Guillaume Labbez : Sylvie Goulard a accumulé au cours de sa carrière une grande expertise dans les dossiers économique et financier, notamment sur les questions de gouvernance de la zone euro et des services financiers, tant au niveau national comme communautaire. Cette pro-business, aux compétences techniques reconnues dans le milieu bruxellois et connaissant tous les rouages européens, pourrait s’aligner parfaitement avec les aspirations françaises de se voir attribuer à un portefeuille d’actions large sur des thématiques phares. Nombreux sont ceux voyant se dessiner les contours d’un portefeuille alliant les thèmes de réforme économique, de politique industrielle et de concurrence. La France souhait clairement jouer un rôle sur ces dossiers, et Sylvie Goulard pourrait être la clé de voûte essentielle lors des négociations au niveau européen, qui s’annoncent intenses.

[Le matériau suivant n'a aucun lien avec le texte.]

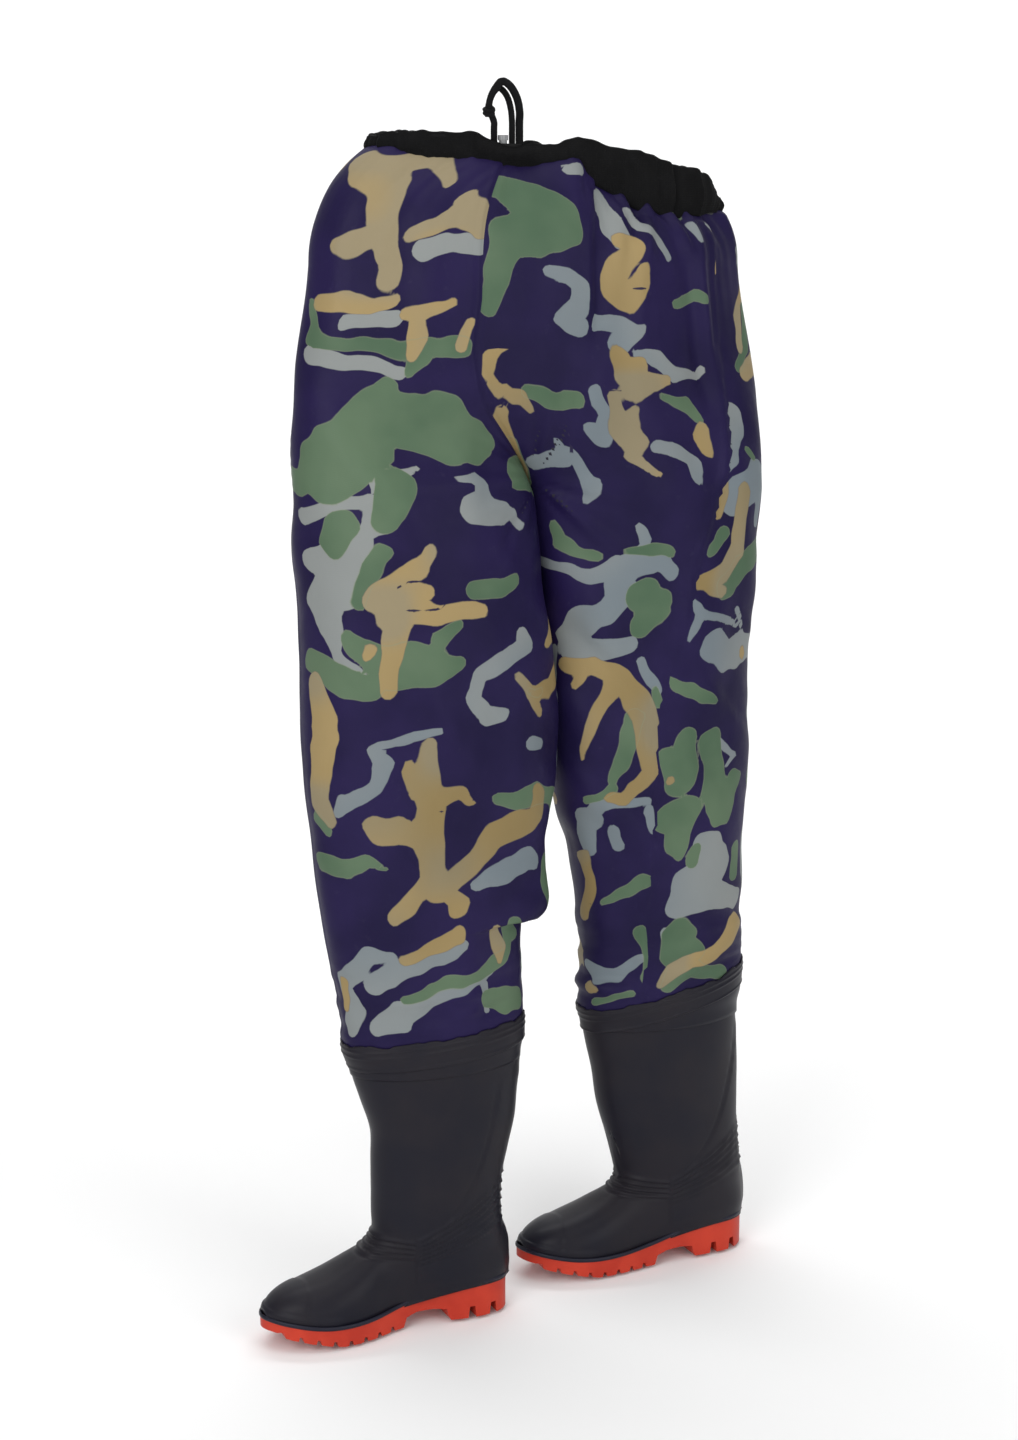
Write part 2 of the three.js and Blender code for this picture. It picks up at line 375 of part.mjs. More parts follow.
// -------------------------------------------------------------------- boots
function boot(side) {
  const B = BOOTS[side], at = (s, off) => [B.heel - s, B.y + B.medial * off];
  const outline = (d) => offsetLoop(FOOTPRINT, d).map(([s, o]) => at(s, o));
  // slab between two side profiles, cut across the foot
  const slab = (upper, lower) => {
    const line = [...upper, ...[...lower].reverse()];
    const shape = new THREE.Shape(line.map(([s, z]) => new THREE.Vector2(B.heel - s, z)));
    const g = new THREE.ExtrudeGeometry(shape, { depth: 160, bevelEnabled: false });
    g.rotateX(Math.PI / 2); g.translate(0, B.y + 80, 0);
    return solid(g);
  };
  const lift = (t, d) => t.map(([s, z]) => [s, z + d]);
  // outsole: heel block of three lugs, raised arch, forefoot lugs
  const tread = [[-20, 0], [20, 0], [22, 13], [29, 13], [31, 0], [46, 0], [48, 13], [55, 13], [57, 0], [76, 0], [80, 14], [112, 14], [128, 11]];
  for (let k = 0; k < 8; k++) {
    const s0 = 134 + k * 18, base = Math.max(0, (s0 + 6 - 214) * 0.19), end = Math.max(0, (s0 + 12 - 214) * 0.19);
    tread.push([s0, base], [s0 + 11.5, end], [s0 + 12.5, end + 6], [s0 + 16.8, end + 6]);
  }
  tread.push([300, 22]);
  const sole = solid(prism(outline(0), -5, 60)).intersect(slab(SOLE_TOP, tread));
  add(`${side}_boot_outsole`, geometryOf(sole), "sole");
  // foxing strip round the joint of sole and upper
  const strip = solid(prism(outline(1.6), -5, 60)).subtract(solid(prism(outline(-2.6), -6, 61))).intersect(slab(lift(SOLE_TOP, 5), lift(SOLE_TOP, 0.4)));
  add(`${side}_boot_welt`, geometryOf(strip), "welt");
  // moulded upper: foot and shaft in one wall
  const footLoops = (inset, low) => {
    const loops = [];
    for (const s of [4, 14, 45, 95, 130, 165, 200, 235, 260, 276, 283.5]) {
      const sc = Math.min(s, 286 - 3 - inset * 0.9), scl = Math.max(sc, 3 + inset);
      // half widths of the footprint at this distance
      const w = (sign) => { let best = 0; const P = FOOTPRINT, n = P.length; for (let i = 0; i < n; i++) { const a = P[i], b = P[(i + 1) % n]; if ((a[0] - scl) * (b[0] - scl) <= 0 && a[0] !== b[0]) { const o = a[1] + ((scl - a[0]) / (b[0] - a[0])) * (b[1] - a[1]); if (o * sign > best * sign || best === 0) best = sign > 0 ? Math.max(best || -99, o) : Math.min(best || 99, o); } } return best; };
      const wm = w(1) - 3 - inset, wl = w(-1) + 3 + inset, mid = (wm + wl) / 2, half = Math.max((wm - wl) / 2, 1.5);
      const z0 = lerpTable(SOLE_TOP, scl) + low, z1 = Math.max(lerpTable(FOOT_TOP, scl) - inset, z0 + 2), loop = [];
      for (let k = 0; k < 14; k++) {
        const a = (k / 14) * 2 * Math.PI, c = Math.cos(a), n = Math.sin(a);
        const e = 0.55, yy = Math.sign(c) * Math.pow(Math.abs(c), e) * half, zz = n >= 0 ? Math.pow(n, 0.8) : -Math.pow(-n, 0.35);
        const zc = z0 + (z1 - z0) * 0.38;
        const [X, Y] = at(scl, mid + yy);
        loop.push([X, Y, zz >= 0 ? zc + zz * (z1 - zc) : zc + zz * (zc - z0)]);
      }
      loops.push(loop);
    }
    return loops;
  };
  const shaftLoops = (inset, z0, z1) => {
    const zs = [...new Set([z0, 83, 130, 190, 256, 308, z1])].filter((z) => z >= z0 && z <= z1);
    return zs.map((z) => { const loop = []; for (let k = 0; k < 22; k++) loop.push(ring(B.shaft, z, (k / 22) * 2 * Math.PI, inset)); return loop; });
  };
  const around = new THREE.BoxGeometry(500, 300, 200); around.translate(B.heel - 143, B.y, 20);
  const margin = solid(around).subtract(solid(prism(outline(-3), -100, 200))).intersect(slab(lift(SOLE_TOP, 5.5), lift(SOLE_TOP, -30)));
  const above = slab([[-60, 400], [340, 400]], [[-60, 36.4], ...lift(SOLE_TOP, 0.4), [340, 33.4]]);
  const outer = solid(loft(footLoops(0, 0.4))).add(solid(loft(shaftLoops(0, 40, BOOT_TOP)))).subtract(margin).intersect(above);
  const floor = solid(prism(outline(-8), 0, 80)).intersect(slab(lift(SOLE_TOP, 14), lift(SOLE_TOP, 5)));
  const cavity = solid(loft(footLoops(PVC, 5))).add(solid(loft(shaftLoops(PVC, 45, BOOT_TOP + 5)))).add(floor);
  add(`${side}_boot_upper`, geometryOf(outer.subtract(cavity)), "upper");
  // ribbed weld band round the top of the shaft
  add(`${side}_boot_collar`, sweepRing((th) => {
    const p = [], z1 = BOOT_TOP - 0.5, z0 = z1 - COLLAR_HEIGHT;
    for (let k = 0; k <= 4; k++) p.push(ring(B.shaft, z0 + ((z1 - z0) * k) / 4, th, k % 2 ? -3.0 : -2.2));
    for (let k = 4; k >= 0; k -= 4) p.push(ring(B.shaft, z0 + ((z1 - z0) * k) / 4, th, -1.0));
    return p;
  }, 22), "upper");
  // knitted lining of the shaft and the loose insole
  add(`${side}_boot_lining`, sweepRing((th) => {
    const p = [], zs = [130, 190, 256, 303];
    for (const z of zs) p.push(ring(B.shaft, z, th, PVC + 0.9));
    for (const z of [...zs].reverse()) p.push(ring(B.shaft, z, th, PVC + 2.3));
    return p;
  }, 22), "lining");
  const insole = solid(prism(outline(-9), 0, 60)).intersect(slab(lift(SOLE_TOP, 9.2), lift(SOLE_TOP, 5.8)));
  add(`${side}_boot_insole`, geometryOf(insole), "lining");
}
boot("right");
boot("left");

export default waders;
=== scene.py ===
import math
import bpy
import bmesh
import numpy as np
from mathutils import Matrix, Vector


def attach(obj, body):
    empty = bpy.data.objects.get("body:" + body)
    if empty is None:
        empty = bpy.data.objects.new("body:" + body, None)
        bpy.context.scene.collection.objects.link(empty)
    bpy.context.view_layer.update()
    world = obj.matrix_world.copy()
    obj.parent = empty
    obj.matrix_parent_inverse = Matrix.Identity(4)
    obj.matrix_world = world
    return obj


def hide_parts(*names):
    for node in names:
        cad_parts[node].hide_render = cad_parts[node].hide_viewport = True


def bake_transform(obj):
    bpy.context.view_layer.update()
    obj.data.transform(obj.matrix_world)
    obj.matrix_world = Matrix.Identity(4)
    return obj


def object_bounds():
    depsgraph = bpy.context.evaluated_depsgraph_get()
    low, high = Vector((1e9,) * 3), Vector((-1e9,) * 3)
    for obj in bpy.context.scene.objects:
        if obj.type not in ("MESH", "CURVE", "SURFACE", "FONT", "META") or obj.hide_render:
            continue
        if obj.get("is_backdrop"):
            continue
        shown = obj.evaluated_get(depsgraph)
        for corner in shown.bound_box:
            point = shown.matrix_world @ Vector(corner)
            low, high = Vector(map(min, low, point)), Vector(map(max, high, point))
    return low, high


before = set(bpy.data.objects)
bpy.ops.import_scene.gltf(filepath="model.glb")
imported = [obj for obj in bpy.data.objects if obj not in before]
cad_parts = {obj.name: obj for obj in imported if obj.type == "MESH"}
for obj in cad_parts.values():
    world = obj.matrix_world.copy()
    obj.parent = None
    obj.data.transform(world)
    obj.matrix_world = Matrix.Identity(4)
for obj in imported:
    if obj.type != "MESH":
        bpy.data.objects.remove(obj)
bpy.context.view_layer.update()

ORIGIN = np.array([-37.0, -66.6, 1330.0])          # the hanging point, in mm above the soles


def M(p):
    """millimetres above the soles -> metres in the row frame"""
    return (np.asarray(p, float) - ORIGIN) / 1000.0


# ------------------------------------------------------------------ camera
AZ, PITCH = math.radians(24.0), math.radians(11.1)
cam_data = bpy.data.cameras.new("camera")
cam = bpy.data.objects.new("camera", cam_data)
bpy.context.scene.collection.objects.link(cam)
cam_data.sensor_width = 36.0
cam_data.lens = 60.9
cam.location = Vector(M([-1071.5, -2406.7, 1172.6]))
aim = Vector((math.sin(AZ) * math.cos(PITCH), math.cos(AZ) * math.cos(PITCH), -math.sin(PITCH)))
cam.rotation_mode = "QUATERNION"
cam.rotation_quaternion = aim.to_track_quat("-Z", "Y")
cam_data.clip_start, cam_data.clip_end = 0.05, 60.0
bpy.context.scene.camera = cam

# ----------------------------------------------------------------- helpers
rng = np.random.RandomState(7)
_tab = np.random.RandomState(11).rand(64, 64, 64) * 2 - 1


def noise3(p, scale, seed=0):
    """smooth value noise in -1..1 at points p (n, 3), feature size scale in mm (one or three numbers)"""
    q = np.asarray(p, float) / np.asarray(scale, float) + seed * 17.31
    i = np.floor(q).astype(int)
    f = q - i
    f = f * f * f * (f * (f * 6 - 15) + 10)
    out = 0
    for dx in (0, 1):
        for dy in (0, 1):
            for dz in (0, 1):
                w = (f[..., 0] if dx else 1 - f[..., 0]) * (f[..., 1] if dy else 1 - f[..., 1]) * (f[..., 2] if dz else 1 - f[..., 2])
                out = out + w * _tab[(i[..., 0] + dx) & 63, (i[..., 1] + dy) & 63, (i[..., 2] + dz) & 63]
    return out * 1.5


def noise1(x, scale, seed=0):
    x = np.asarray(x, float)
    return noise3(np.stack([x, np.full_like(x, 3.7 * scale), np.full_like(x, 9.1 * scale)], -1), scale, seed)


def smooth(a, b, x):
    t = np.clip((x - a) / (b - a), 0, 1)
    return t * t * (3 - 2 * t)


def table(t, x, k=1):
    return np.interp(x, [r[0] for r in t], [r[k] for r in t])


def smooth_table(t, x, k=1):
    """the table's values on a curve without kinks"""
    xs = np.array([r[0] for r in t], float)
    ys = np.array([r[k] for r in t], float)
    m = np.gradient(ys, xs)
    x = np.clip(x, xs[0], xs[-1])
    j = np.clip(np.searchsorted(xs, x) - 1, 0, len(xs) - 2)
    h = xs[j + 1] - xs[j]
    u = (x - xs[j]) / h
    return ((2 * u**3 - 3 * u**2 + 1) * ys[j] + (u**3 - 2 * u**2 + u) * h * m[j]
            + (-2 * u**3 + 3 * u**2) * ys[j + 1] + (u**3 - u**2) * h * m[j + 1])


def grid_normals(P, closed=False):
    """unit normals of a grid of points (rows, cols, 3)"""
    if closed:
        du = np.roll(P, -1, 1) - np.roll(P, 1, 1)
    else:
        du = np.gradient(P, axis=1)
    dv = np.gradient(P, axis=0)
    n = np.cross(du, dv)
    return n / np.maximum(np.linalg.norm(n, axis=-1, keepdims=True), 1e-9)


def make_object(name, verts_mm, faces, materials, face_mats=None, smooth_shade=True):
    me = bpy.data.meshes.new(name)
    me.from_pydata(M(verts_mm).tolist(), [], [list(map(int, f)) for f in faces])
    for m in materials:
        me.materials.append(m)
    if face_mats is not None:
        me.polygons.foreach_set("material_index", np.asarray(face_mats, np.int32))
    me.polygons.foreach_set("use_smooth", [smooth_shade] * len(me.polygons))
    me.update()
    ob = bpy.data.objects.new(name, me)
    bpy.context.scene.collection.objects.link(ob)
    return ob


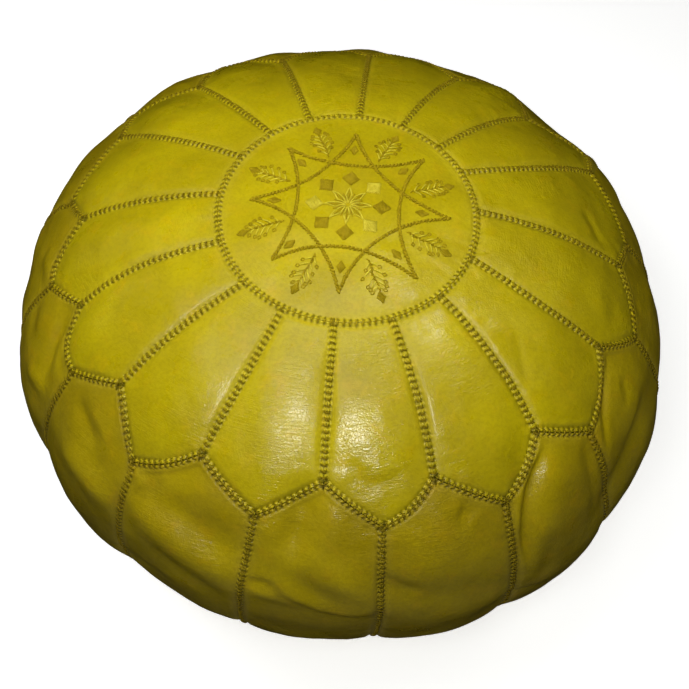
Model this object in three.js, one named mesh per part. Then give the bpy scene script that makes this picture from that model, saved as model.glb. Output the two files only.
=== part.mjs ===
// A round stuffed leather pouf: a stitched medallion on the crown, sixteen petals around it, sixteen
// side panels that interlock with the petals in a zigzag, and a round base that it stands on.
// Millimetres, +Z up. The origin is the centre of the base, on the floor, and -Y is the front.
// Every place on the cover is given by its arc, measured down the meridian from the crown, and by
// its azimuth, counterclockwise from the front seen from above.
import * as THREE from "three";
import { mergeVertices } from "three/addons/utils/BufferGeometryUtils.js";

// Driving dimensions: the body's profile at the level of the seams.
const WIDEST_RADIUS = 257;
const CROWN_RISE = 158;
const CROWN_SQUARENESS = 2.3;
const FOOT_DROP = 160;
const FOOT_SQUARENESS = 2.3;
const FLOOR_DROP = 142;
const OVAL_SWELL = 3;
const OVAL_AZIMUTH = 55;

// Driving dimensions: the leather and its pieces.
const LEATHER = 2.5;
const SEAM_GAP = 0.3;
const BACKING_GAP = 0.5;
const MEDALLION_RADIUS = 91;
const MEDALLION_SHIFT = 5;
const BASE_PANEL_RADIUS = 152;
const MEDALLION_CROWN = 2.5;
const SEAM_TURN = -3;

// How full a piece is across and along: a low power rises steeply beside the seam.
const FULLNESS_ACROSS = 0.6;
const FULLNESS_ALONG = 0.4;
const PETAL_INNER_FULLNESS = 0.55;

// Facets: strips across each half of a panel, and rows from its inner to its outer seam.
const HALF_STRIPS = 3;
const PETAL_ROWS = 6;
const SIDE_ROWS = 10;

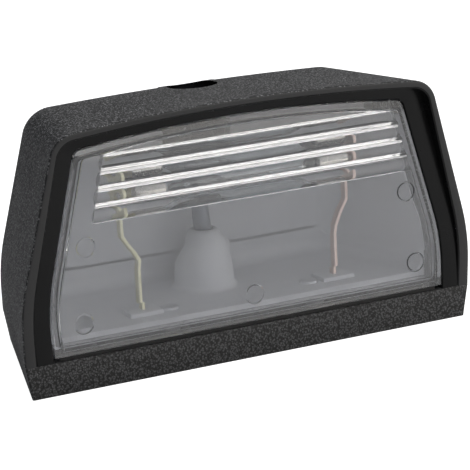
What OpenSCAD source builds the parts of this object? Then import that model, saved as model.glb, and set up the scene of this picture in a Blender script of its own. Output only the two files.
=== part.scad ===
// Number plate lamp: a black hood over a black base, with a clear fluted lens in its front.
// The mounting face is z = 0. The front is towards -Y, and x = 0 is the lamp's middle.
// Lengths along Y are written as depths behind the front face of the base.

/* [Base] */
// Height of the base
base_h = 5.5; // [5:0.1:8]
// Depth of the base, front to back
base_d = 35.2; // [33:0.2:42]
// How far the ends and the back of the base draw in towards the bottom
base_draft = 0.9; // [0:0.1:1.5]
// Thickness of the base's floor
floor_t = 2.2; // [1.8:0.1:2.6]
// Thickness of the base's outer wall
base_wall = 3.2; // [2.6:0.1:4]
// Height of the upstand that locates the hood
upstand_h = 1.6; // [1:0.1:2.2]
// Thickness of that upstand
upstand_t = 1.3; // [1:0.1:1.8]

/* [Hood] */
// Width of the rim at its foot
rim_w = 82; // [76:1:96]
// Width of the rim between its top corners
rim_top_w = 68.2; // [64:0.2:72]
// Width of the back at its foot
back_w = 62; // [58:0.5:70]
// Width of the back between its top corners
back_top_w = 58; // [54:0.5:62]
// Height of the top corners over the base
hood_h = 36.8; // [35:0.2:42]
// How much lower the ridge at the back lies
ridge_drop = 0.4; // [0:0.1:1.5]
// Depth of that ridge, which is shorter than the foot because the back slopes
ridge_d = 22.8; // [22:0.2:27]
// How far the rim leans out over the front at its top
rim_lean = 1.5; // [0.5:0.1:2.5]
// Height of the knee, where the sides begin to draw in
knee_h = 9; // [6:0.5:12]
// Bulge of the sides at the knee
knee_bulge = 0.6; // [0:0.05:1]
// Rise of the arched top over its corners
arch = 1.8; // [0.8:0.1:3]
// Radius of the top corners
corner_r = 4.6; // [3:0.1:6]
// Radius of the ridge and of the back's edges
ridge_r = 0.8; // [0.6:0.1:2]
// Thickness of the hood's walls
wall = 1.8; // [1.4:0.1:2.2]
// Width of the smooth rim face at its foot
rim_face_foot = 2.2; // [1.6:0.1:2.8]
// Width of the smooth rim face at the top
rim_face_top = 1.3; // [1:0.1:1.8]

/* [Lens] */
// Distance from the rim's outer edge to the lens at the sides
lens_side = 5.3; // [4.6:0.1:6.5]
// Distance from the rim's outer edge to the lens at the top
lens_top = 3.3; // [2.8:0.1:4.5]
// Space under the lens, over the base
lens_foot = 0.7; // [0.5:0.1:1.2]
// Angle by which the lens leans back
lens_tilt = 1.7; // [0:0.1:3]
// How far the lens stands in front of the base
lens_proud = 0.37; // [0:0.05:0.8]
// Thickness of the clear face
lens_t = 2; // [1.6:0.1:2.4]
// Width of the border round the raised face
lens_border = 1.3; // [0.9:0.1:1.8]
// Height of the raised face over that border
lens_step = 0.5; // [0.2:0.05:0.8]
// Width of the flange by which the lens is held behind the hood
lens_flange = 1.5; // [1:0.1:1.8]
// Thickness of that flange
lens_flange_t = 1.4; // [1:0.1:2]
// Thickness of the hood's own flange in front of it
hood_flange_t = 1.7; // [1.3:0.1:2.2]
// Number of flutes across the top of the lens
flutes = 4; // [2:1:5]
// Height of one flute
flute_pitch = 2.75; // [2:0.05:3]
// Depth of one flute
flute_depth = 0.9; // [0.4:0.1:1]
// Diameter of the round pin marks on the lens
pin_mark_d = 3.4; // [2:0.1:5]

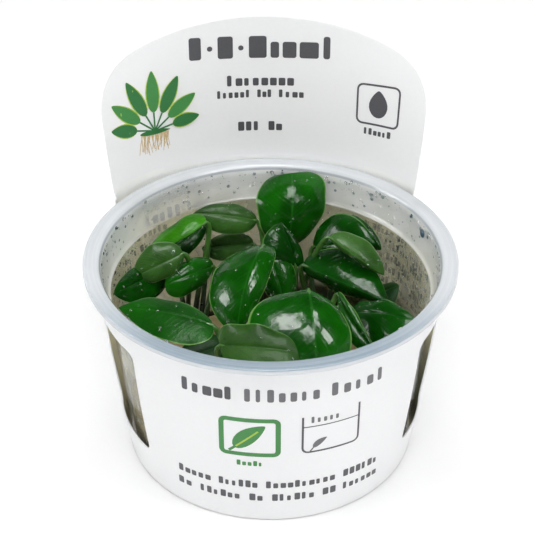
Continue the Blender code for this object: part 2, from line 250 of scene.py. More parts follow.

Les Arvernes : Elle pourrait avoir accès à un portefeuille puissant mais c'est peu probable. Effectivement, les portefeuilles les plus importants à la commission soit ceux du commerce et de la concurrence, or dans la mesure où un candidat français a déjà hérité de la présidence de la Banque centrale européenne, il est peu probable que le Parlement européenne donne à la France un autre portefeuille économique important. De plus, ces portefeuilles sont généralement donnés à des commissaires qui étaient déjà en poste, ce qui n'est pas son cas. Si il y a parfois des exception, il est néanmoins bien plus probable qu'elle hérite d'un portefeuille d'importance moyenne. 

Enfin, si sa nomination est confirmée, Mme Goulard sera-t-elle un bon commissaire pour la France ? 

Les Arvernes : Jusqu'alors Emmanuel Macron avait déclaré à plusieurs reprises souhaiter que la France donne l'exemple et, ainsi, ne nomme pas de commissaire européen. De là-même on voit bien qu'il n'adhère pas à l'idée selon laquelle un commissaire est aussi un représentant de la France à l'Union européenne. La nomination de Mme Goulard intervient donc dans cette optique : c'est l'une des rares personnes en France à être réellement fédéraliste et qui estime que la France à vocation à se dissoudre dans l'Europe. Par conséquent, penser qu'elle pourrait envisager son mandat comme l'occasion de défendre son pays est une ineptie. Ce qui l'importe, c'est l'Union européenne.